I have read that this configuration works for some but not for others. NEC support indicated that sometimes it requires VPNs, sometimes it does not.

We are in the process of trying to get the customer working by configuring VPNs to both switch routers from all remote locations but we are hoping to solve this for future clients.

I am hoping to find out that there is somewhere to tell the Primary switch that all traffic for secondary switch should use the secondary's WAN IP but I am not finding that.

Sorry if this is long but I have been dealing with this for a bit and figure you guys can only help if you have an accurate picture of what is happening.

I do appreciate all of your time and thought on this.

 
Ok

So I'll keep asking stupid questions in the hope of helping! Could it be anything to do with the fact that NEC SIP uses Port 5080 instead of 5060?

I have to admit that I am an Older Voice tech so the networking side is somewhat new to me! Ask me a telephony question and it's a different matter!
 
Yes the SIP registration port is set to 5080 on these switches. The default is 5060 but we have found that on COX cable networks Cox uses the 5060 port for their own equipment so they can block those ports.

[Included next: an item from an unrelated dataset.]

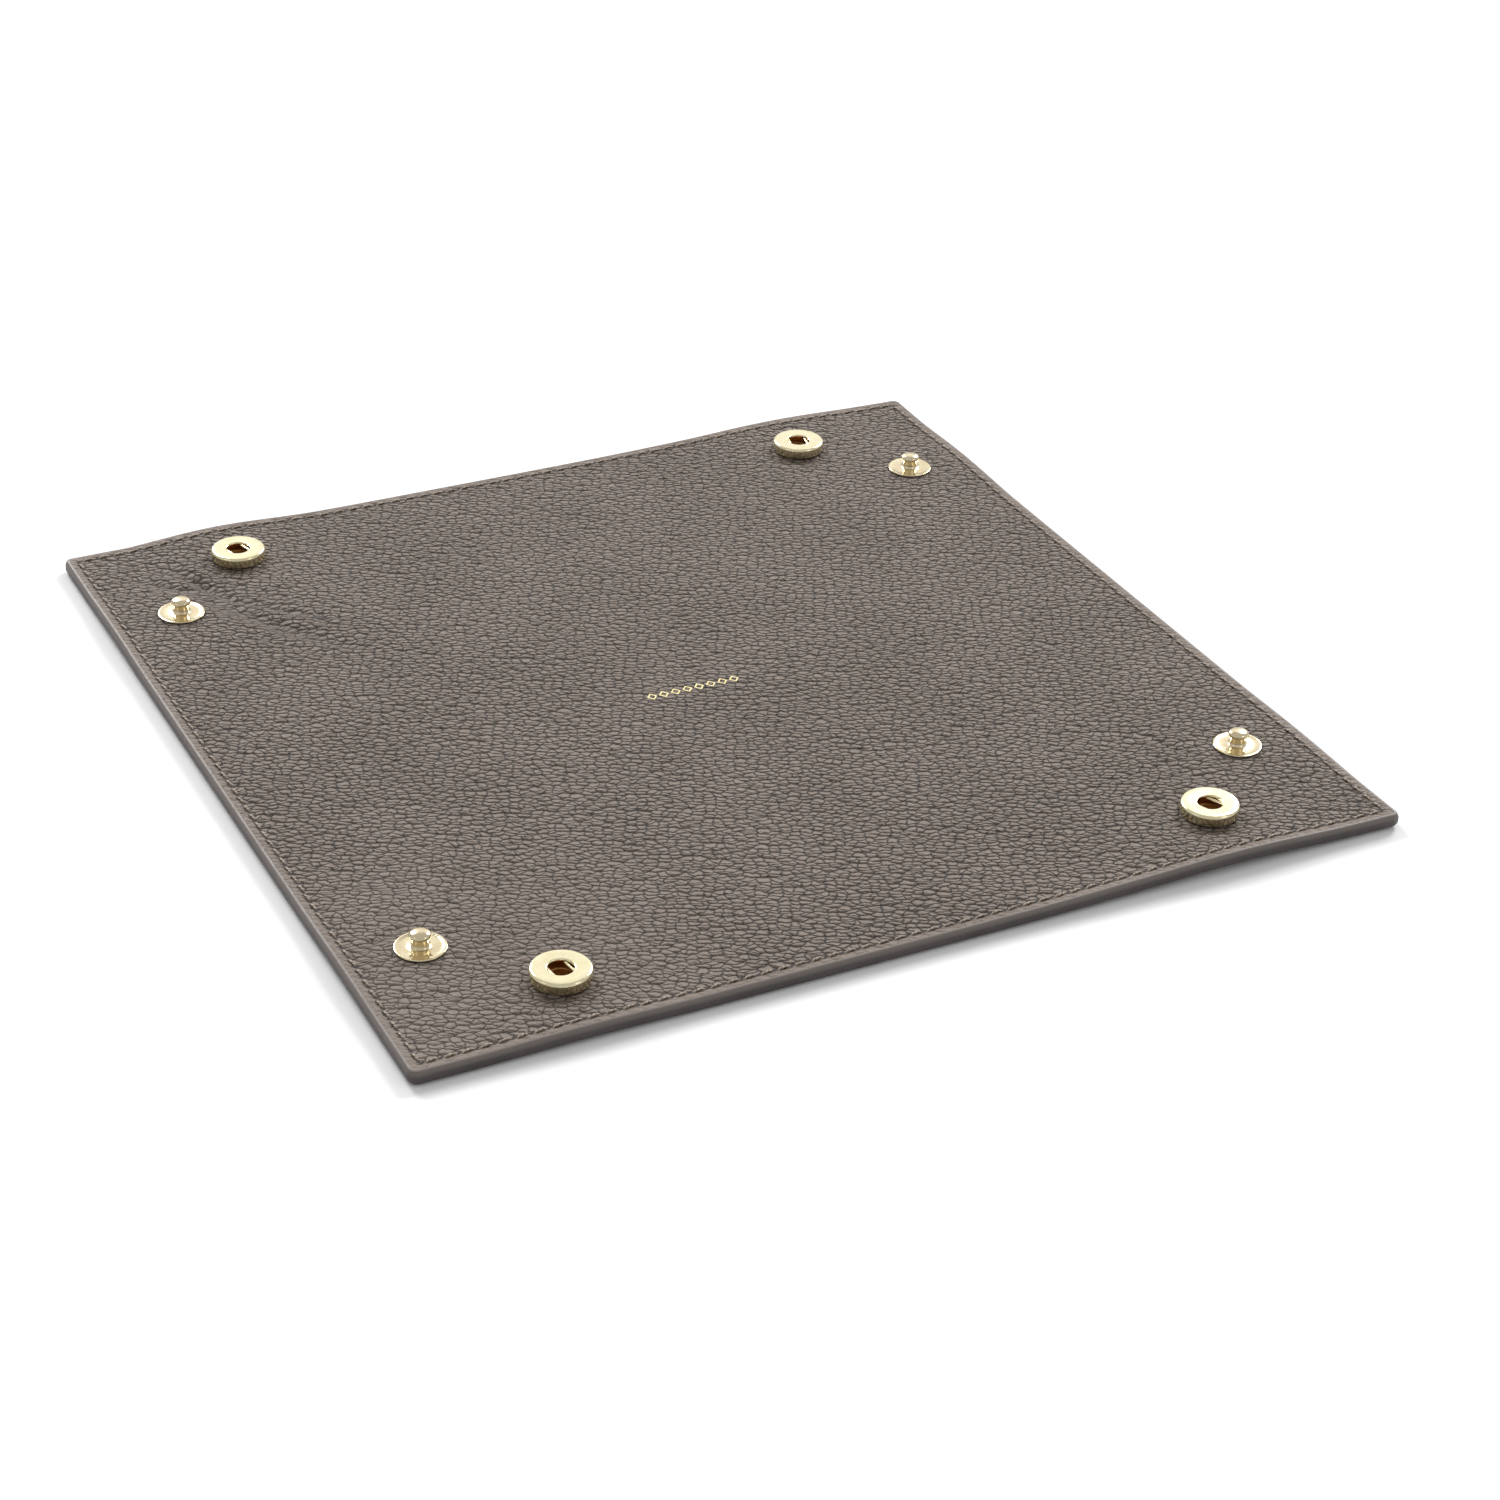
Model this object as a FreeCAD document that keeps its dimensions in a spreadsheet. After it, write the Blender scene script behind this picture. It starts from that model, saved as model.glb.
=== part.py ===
import FreeCAD, Part
import Sketcher
import math
import os

# Folding dice tray: a square of double leather that lies flat, and becomes an open box when the
# four corners are pinched and their snap fasteners are closed.
#
# Frame: origin at the middle of the footprint, +Z up, X along the front edge, Y towards the back.
# The leather is laid out as thirteen panels: a floor, four walls, and two triangular flaps per corner.

os.makedirs("parts", exist_ok=True)
doc = FreeCAD.newDocument("DiceTray")

# ---------------------------------------------------------------- sizes, in millimetres
SIZES = {
    "side": 210.0,             # finished square, edge to edge
    "half_side": 105.0,
    "fold_line": 60.0,         # floor to wall fold, from the middle
    "flap_crease": 56.89,      # wall to corner flap crease, from the middle
    "seam_gap": 0.25,          # each panel stops this far short of a fold
    "open_seam": 0.9,          # the stud flaps stop this far short of the side walls
    "flap_clear": 0.45,        # the flaps stop this far short of the floor line
    "tip_radius": 2.0,         # plan radius of the four outer corners
    "face_thick": 1.4,         # pebbled face leather
    "lining_thick": 1.4,       # lining leather
    "edge_round": 0.9,         # rounding of the painted edge
    "cap_proud": 0.8,          # rivet caps stand below the lining by this much
    "board_size": 112.0,       # stiffener hidden under the floor's face leather
    "board_thick": 0.6,
    "stitch_inset": 2.7,
    "stitch_pitch": 3.45,
    "stitch_length": 2.7,
    "stitch_width": 0.62,
    "stitch_rise": 0.24,
    "snap_far": 89.25,         # snap centre, from the middle, towards its own edge
    "snap_near": 69.7,         # and along that edge
    "socket_radius": 5.9,
    "socket_height": 2.4,
    "socket_hole": 2.5,
    "socket_cavity": 4.9,
    "socket_plate": 0.3,
    "socket_lip": 0.45,
    "post_radius": 2.7,
    "post_bore": 2.3,
    "post_hole": 2.75,
    "flare_radius": 3.25,
    "flare_thick": 0.2,
    "cap_radius": 6.0,
    "wire_radius": 0.35,
    "wire_apart": 1.95,        # half the distance between the two spring bars
    "wire_height": 1.58,
    "wire_straight": 6.1,
    "wire_tail": 3.9,
    "stud_flange": 5.0,
    "flange_thick": 0.3,
    "neck_radius": 1.5,
    "neck_top": 2.05,
    "head_radius": 2.1,
    "head_low": 2.4,
    "head_high": 2.85,
    "head_top": 3.5,
    "rivet_radius": 1.0,
    "rivet_bore": 1.05,
    "rivet_length": 2.6,
    "rivet_hole": 1.1,
}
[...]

The switching aspects of these calls work. Each phone sees the correct information about who they are connecting to and the calls initiates correctly. There is no voice.

Thanks again

 
Back to basics, have you tried factory defaulting the phone then putting in static settings?
 
Another question is did you change any of the default IP addresses on the system as here in OZ NEC are insistant that you don't because if you do, unpredictable things can happen!
 
Attach a copy of your wire shark from each side so I can look at it and give you an idea of what is happening.